All of this may seem fairly self-evident. So why haven’t businesses been listening to and analyzing these phone calls all along? Two familiar reasons: cost and technology. But thanks to remarkable improvements in speech recognition technology in the past few years, the age-old problem of cost is less problematic than it once was.
The same technology that today fuels improved speech recognition on your phone, in your home and in your car is also driving improvements in the automated call center realm. And as large companies like Apple, Google and IBM compete to increase the accuracy of these speech recognition technologies, companies that operate call centers can benefit from this innovation. These technological advances, plus the widespread availability of large server farms and cloud-based data storage, mean businesses can cost-effectively gather and analyze call center data more efficiently and effectively than ever before.
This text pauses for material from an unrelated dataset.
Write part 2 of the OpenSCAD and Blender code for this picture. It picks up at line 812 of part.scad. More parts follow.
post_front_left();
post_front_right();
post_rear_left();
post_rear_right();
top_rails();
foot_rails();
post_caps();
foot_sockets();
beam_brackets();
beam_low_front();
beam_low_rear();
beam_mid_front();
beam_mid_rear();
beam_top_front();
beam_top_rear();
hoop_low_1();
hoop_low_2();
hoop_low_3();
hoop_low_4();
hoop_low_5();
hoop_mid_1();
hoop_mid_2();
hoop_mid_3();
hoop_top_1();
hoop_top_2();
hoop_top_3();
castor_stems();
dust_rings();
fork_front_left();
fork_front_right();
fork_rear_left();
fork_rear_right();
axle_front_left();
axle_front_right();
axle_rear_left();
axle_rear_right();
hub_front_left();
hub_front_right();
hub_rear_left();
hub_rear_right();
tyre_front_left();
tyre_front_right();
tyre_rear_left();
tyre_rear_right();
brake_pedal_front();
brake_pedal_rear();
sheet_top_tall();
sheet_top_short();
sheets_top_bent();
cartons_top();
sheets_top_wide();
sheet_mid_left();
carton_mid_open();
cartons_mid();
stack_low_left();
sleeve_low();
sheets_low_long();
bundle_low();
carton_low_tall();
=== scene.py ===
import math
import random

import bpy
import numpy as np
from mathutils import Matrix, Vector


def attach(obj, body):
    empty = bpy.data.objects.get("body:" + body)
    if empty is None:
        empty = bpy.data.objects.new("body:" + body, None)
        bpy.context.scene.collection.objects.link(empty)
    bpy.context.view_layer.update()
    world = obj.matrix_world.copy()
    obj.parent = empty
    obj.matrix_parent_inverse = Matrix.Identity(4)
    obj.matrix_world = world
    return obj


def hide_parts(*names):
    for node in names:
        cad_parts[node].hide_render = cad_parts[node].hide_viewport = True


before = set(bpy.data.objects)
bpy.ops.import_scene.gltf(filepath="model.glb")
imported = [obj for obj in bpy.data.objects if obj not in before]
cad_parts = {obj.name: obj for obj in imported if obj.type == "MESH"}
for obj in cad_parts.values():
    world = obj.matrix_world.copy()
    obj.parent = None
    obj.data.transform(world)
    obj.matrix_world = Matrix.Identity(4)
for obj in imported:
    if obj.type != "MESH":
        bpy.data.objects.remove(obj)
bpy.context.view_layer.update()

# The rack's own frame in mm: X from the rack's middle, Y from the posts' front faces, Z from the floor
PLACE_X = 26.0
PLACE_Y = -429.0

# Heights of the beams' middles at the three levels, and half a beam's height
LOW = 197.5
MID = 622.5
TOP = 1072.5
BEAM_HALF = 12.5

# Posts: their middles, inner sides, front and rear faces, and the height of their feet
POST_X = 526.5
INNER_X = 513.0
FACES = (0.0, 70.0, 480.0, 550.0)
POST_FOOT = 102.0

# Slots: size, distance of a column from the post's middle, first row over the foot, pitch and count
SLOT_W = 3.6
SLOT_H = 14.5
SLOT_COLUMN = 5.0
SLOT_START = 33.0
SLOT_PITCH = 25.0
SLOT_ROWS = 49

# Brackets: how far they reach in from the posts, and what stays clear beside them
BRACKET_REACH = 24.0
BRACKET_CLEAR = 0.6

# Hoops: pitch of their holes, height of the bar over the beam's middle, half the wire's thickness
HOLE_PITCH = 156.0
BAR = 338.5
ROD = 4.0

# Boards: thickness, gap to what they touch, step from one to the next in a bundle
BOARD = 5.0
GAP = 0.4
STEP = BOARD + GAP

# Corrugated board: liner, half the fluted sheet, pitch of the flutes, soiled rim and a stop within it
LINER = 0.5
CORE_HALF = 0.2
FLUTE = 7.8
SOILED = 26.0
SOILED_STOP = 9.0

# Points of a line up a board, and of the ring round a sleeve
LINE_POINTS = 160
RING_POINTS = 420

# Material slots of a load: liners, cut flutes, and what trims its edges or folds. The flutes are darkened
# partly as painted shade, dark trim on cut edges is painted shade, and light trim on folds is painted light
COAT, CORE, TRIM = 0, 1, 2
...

And as innovation accelerates, return on investment improves. Research by DMG Consulting indicates that speech analytics in call centers pays for itself in less than one year, and Techtarget reports that it pays for itself in as little as three months. So it’s no surprise that businesses are adopting speech analytics at a healthy rate. In fact, the market has grown from a mere 24 customers in 2003 to more than 3.5 million in 2015—around 20 percent of businesses that have contact centers. And adoption is increasing as technology improves, with up to 36 percent of businesses that do not use speech analytics saying they plan to implement it in the near future.
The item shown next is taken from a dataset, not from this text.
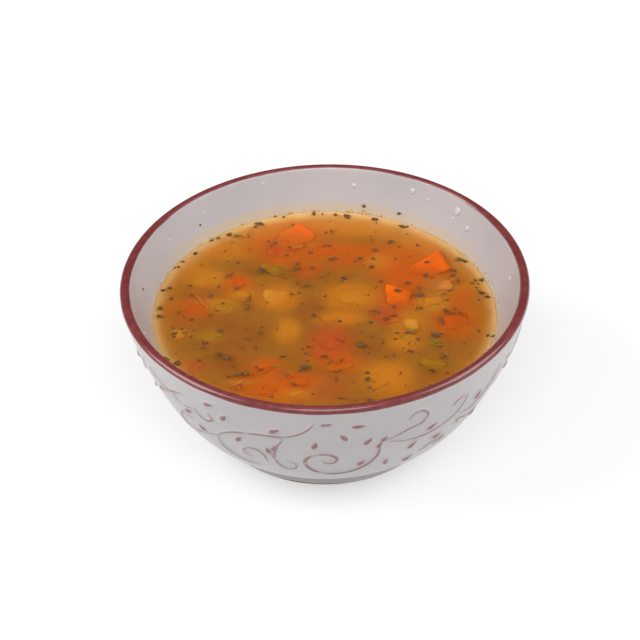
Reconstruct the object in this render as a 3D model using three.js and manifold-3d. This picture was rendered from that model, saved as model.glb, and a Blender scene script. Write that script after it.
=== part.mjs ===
// A round stoneware bowl on a foot ring, filled with vegetable soup.
// Millimetres, +Z up. The origin is on the bowl's axis, in the plane that the foot ring stands on.
// The bowl is one lathed solid and the soup another. The pieces of vegetable whose tops reach the
// surface are solids of their own, and the soup is cut round them.
import * as THREE from "three";
import { mergeVertices } from "three/addons/utils/BufferGeometryUtils.js";
import Module from "manifold-3d";

// Bowl
const RIM_RADIUS = 75;
const BOWL_HEIGHT = 64.3; // to the top of the lip, on the axis of the slant
const LIP_RADIUS = 1.9; // the lip is a half round, so the wall is twice this thick there
const RIM_SLANT = THREE.MathUtils.degToRad(0.9); // the hand-made rim is lower at -X
const FOOT_RADIUS = 43.7;
const FOOT_RING_WIDTH = 5.5;
const FOOT_SIDE = 3.2; // height of the ring's upright side
const FOOT_RECESS = 3.2; // depth of the hollow inside the ring
const FOOT_EDGE = 0.8; // rounding of the ring's outer corner
const BELLY_START = new THREE.Vector2(46.6, 7.6); // where the belly leaves the foot's cove
const BELLY_LOW = new THREE.Vector2(60.9, 13.7); // the two points that pull the belly's curve
const BELLY_HIGH = new THREE.Vector2(71.1, 43.8);

// Inside of the bowl
const WATERLINE_RADIUS = 64.1;
const SOUP_LEVEL = 47.9;
const INNER_LOW = new THREE.Vector2(56.1, 32.9); // the two points that pull the inside's curve
const INNER_FLOOR = new THREE.Vector2(53, 11.3);
const FLOOR_RADIUS = 28; // the floor is flat inside this radius
const FLOOR_HEIGHT = 11.2;

// Soup
const GAP = 0.3; // between solids that touch in the real dish
const MENISCUS_RISE = 0.5;
const MENISCUS_WIDTH = 2;
const PIECE_PROUD = 0.25; // how far the highest corner of a piece stands above the level

// Pieces of vegetable
const CORNER_SHARE = 0.2; // how much of a side its rounded corner takes
const BEVEL_SHARE = 0.08; // size of the softened edges, of the height
const TAPER_SHARE = 0.1; // how much narrower the underside is

// Fineness of the facets
const ROUND_SEGMENTS = 72;
const CURVE_STEPS = 7;

const COLOURS = {
  glaze: { color: 0xc9c1c2, roughness: 0.15 },
  broth: { color: 0xa8621f, roughness: 0.1 },
  carrot: { color: 0xe3641c, roughness: 0.45 },
  potato: { color: 0xd9a441, roughness: 0.5 },
  tomato: { color: 0xc9402a, roughness: 0.4 },
  pod: { color: 0x8d8a2c, roughness: 0.5 },
  onion: { color: 0xdcb27a, roughness: 0.4 },
};

const wasm = await Module();
wasm.setup();

function material(finish) {
  return new THREE.MeshStandardMaterial({ ...COLOURS[finish], metalness: 0 });
}

function namedMesh(name, geometry, finish) {
  const mesh = new THREE.Mesh(geometry, material(finish));
  mesh.name = name;
  return mesh;
}

// Turns an outline of (radius, height) points round the Z axis.
function turned(outline) {
  return new THREE.LatheGeometry(outline, ROUND_SEGMENTS).rotateX(Math.PI / 2);
}

// Raises the rim at +X and lowers it at -X. The wall under the waterline stays as it is.
function slantRim(geometry) {
  const points = geometry.getAttribute("position");
  for (let i = 0; i < points.count; i++) {
    const aboveSoup = Math.max(0, points.getZ(i) - SOUP_LEVEL) / (BOWL_HEIGHT - SOUP_LEVEL);
    points.setZ(i, points.getZ(i) + Math.tan(RIM_SLANT) * points.getX(i) * aboveSoup ** 2);
  }
  return geometry;
}

// The wall inside the bowl under the waterline, from the waterline down to the flat floor.
function innerCurve() {
  return new THREE.CubicBezierCurve(
    new THREE.Vector2(WATERLINE_RADIUS, SOUP_LEVEL),
    INNER_LOW,
    INNER_FLOOR,
    new THREE.Vector2(FLOOR_RADIUS, FLOOR_HEIGHT),
  );
}

function bowlOutline() {
  const lipHeight = BOWL_HEIGHT - LIP_RADIUS;
  const outerLean = Math.atan2(RIM_RADIUS - BELLY_HIGH.x, lipHeight - BELLY_HIGH.y);
  const innerLean = Math.atan2(WATERLINE_RADIUS - INNER_LOW.x, SOUP_LEVEL - INNER_LOW.y);
  const ringInside = FOOT_RADIUS - FOOT_RING_WIDTH;
  const path = new THREE.Path();
  path.moveTo(0, FOOT_RECESS);
  path.lineTo(ringInside - FOOT_RECESS / 2, FOOT_RECESS);
  path.lineTo(ringInside, 0);
  path.lineTo(FOOT_RADIUS - FOOT_EDGE, 0);
  path.lineTo(FOOT_RADIUS, FOOT_EDGE);
  path.lineTo(FOOT_RADIUS, FOOT_SIDE);
  path.quadraticCurveTo(FOOT_RADIUS, BELLY_START.y - FOOT_EDGE, BELLY_START.x, BELLY_START.y);
  path.bezierCurveTo(...BELLY_LOW, ...BELLY_HIGH, RIM_RADIUS, lipHeight);
  path.absarc(RIM_RADIUS - LIP_RADIUS, lipHeight, LIP_RADIUS, -outerLean, Math.PI - innerLean, false);
  path.lineTo(WATERLINE_RADIUS, SOUP_LEVEL);
  path.bezierCurveTo(...INNER_LOW, ...INNER_FLOOR, FLOOR_RADIUS, FLOOR_HEIGHT);
  path.lineTo(0, FLOOR_HEIGHT);
  return path.getPoints(CURVE_STEPS);
}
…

The rise of third-party organizations that offer speech analytics solutions, such as Ignite and CallMiner, promises to propel the market even further. These businesses offer the knowledge and experience needed to implement and manage solutions, and to integrate them with existing software and call center productivity systems.
Why Do I Need Speech Analytics?
Quite simply, speech analytics helps you deliver better service to consumers more efficiently. Specifically, speech analytics can help you train and curate your team of agents so that they are more consistently achieving performance benchmarks and improving customer satisfaction. It can help your strategy team gain a deeper understanding of customer behaviors, desires and pain points. And it can provide valuable insight into customer journey analytics, helping you understand and improve the customer experience like never before.
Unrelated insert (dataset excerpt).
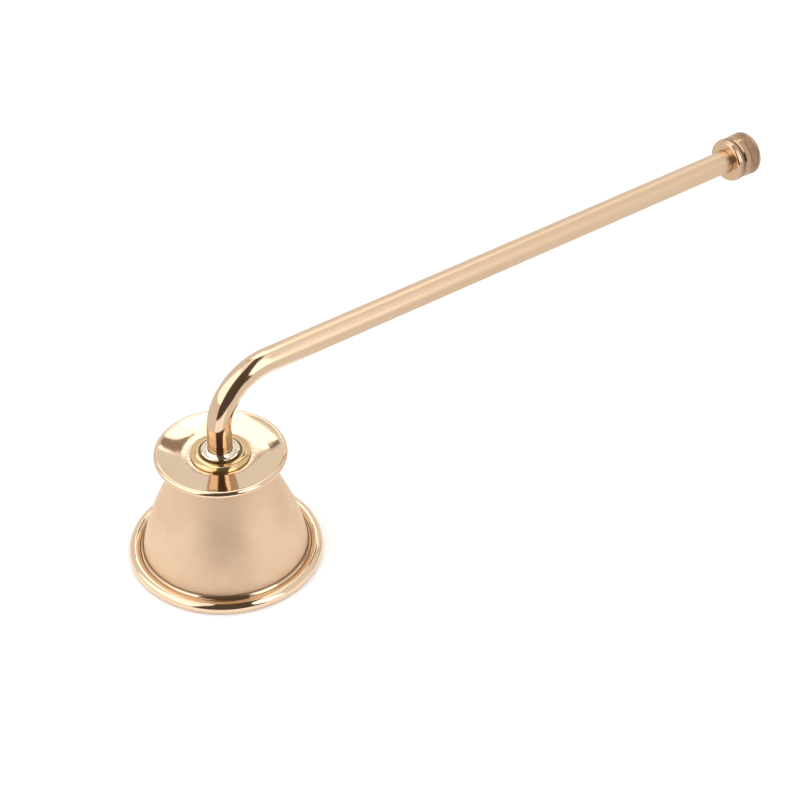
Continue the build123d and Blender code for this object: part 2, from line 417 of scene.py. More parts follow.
def geometry_tree(name, *numbers, counts=()):
    """A geometry tree with named inputs, what they give, and a function that ends it in a material."""
    tree = bpy.data.node_groups.new(name, "GeometryNodeTree")
    tree.interface.new_socket("Geometry", in_out="INPUT", socket_type="NodeSocketGeometry")
    kinds = {**dict.fromkeys(numbers, "Float"), **dict.fromkeys(counts, "Int"), "Material": "Material"}
    for key, kind in kinds.items():
        tree.interface.new_socket(key, in_out="INPUT", socket_type=f"NodeSocket{kind}")
    tree.interface.new_socket("Geometry", in_out="OUTPUT", socket_type="NodeSocketGeometry")
    source = tree.nodes.new("NodeGroupInput")
    given = {key: Sum(tree, source.outputs[key]) for key in ("Geometry", *kinds)}

    def end(geometry):
        real = add(tree, "GeometryNodeRealizeInstances", {}, {0: geometry})
        sockets = {0: real.outputs[0], "Material": given["Material"]}
        coated = add(tree, "GeometryNodeSetMaterial", {}, sockets)
        result = tree.nodes.new("NodeGroupOutput")
        tree.links.new(coated.outputs[0], result.inputs[0])

    return tree, given, end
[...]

By analyzing agents’ performances and interactions, you can identify:
- Agents’ adherence to scripts and regulations
- Agents’ upselling and service performances
- Which specific agents need more training and in which service areas
- Opportunities for improving operational flow
- Which situations can be addressed through new or established best practices
And by analyzing what customers are saying during service calls, you can:
- Categorize calls effectively
- Gain a deeper understanding of your customers’ needs
- Identify consumer pain points
- Pinpoint recurring issues with products or services
- Determine which agent strategies work (and don’t work) for satisfying unhappy customers
- Spot potential customer losses
- Detect and prevent fraud by matching callers’ voice patterns
What Do I Do With Speech Analytics Data?
After you have identified all of these analytics-based data points, you can start to come up with the good stuff—the solutions that will help you improve customer service, increase consumer retention, inspire brand loyalty and reduce operational costs. These are the solutions and strategies that your team will create based on the unique insights gleaned from speech analytics. Such solutions may include:
- Strategies to streamline service quality, which can reduce call volumes, shorten call times and boost first-call resolution rates—all of which reduce operational costs
- Trainings and retraining’s that improve agent performances based on analytics-identified weaknesses
- Action plans to retain customers that analytics has identified as at-risk
- Procedures to exploit analytics-identified cross-sell or upsell opportunities
- Protocols that pass frustrated callers on to more experienced agents, based on real-time analytics-based emotion detection
- Tweaks to targeted marketing strategies, based on analytics-identified responses from specific demographics
- Real-time responses to changes in the market or to customer concerns, including updated agent scripts and immediate marketing and press responses
- Changes to products, pricing, services, or marketing and call center processes based on recurring customer dissatisfaction
Of course, solutions and improvements don’t need to stop in the call center. Speech analytics-based data and insights can be shared across your organization to improve productivity, service and collaboration. In a study done by Ventana Research, organizations reported analytics-derived benefits that included:
- Improved analysis of overall business performance
- Better collaboration between customer-facing business groups
- Improved alignment of decisions and actions across business units
What Is the Future of Speech Analytics?
As more and more businesses employ speech analytics, and as the technology inevitably improves, analytics is expected to transform organizational efficiency and boost customer satisfaction and revenues.
And despite the relatively slow adoption and innovation of text-based analytics, these solutions are expected to gain in prominence and use, as well. Many vendors are beginning to weave into their products solutions that analyze text message and social media interactions using similar technologies as speech analytics.
Of course, for businesses that utilize Toll-Free Numbers, these analytics solutions can prove to be extremely valuable. Because your brand identity and consumer connection are so intimately tied in with your Toll-Free Number, you have a strong base of incoming call data with which to build a robust analytics dataset. From there, the solutions—and the benefits—are yours to reap.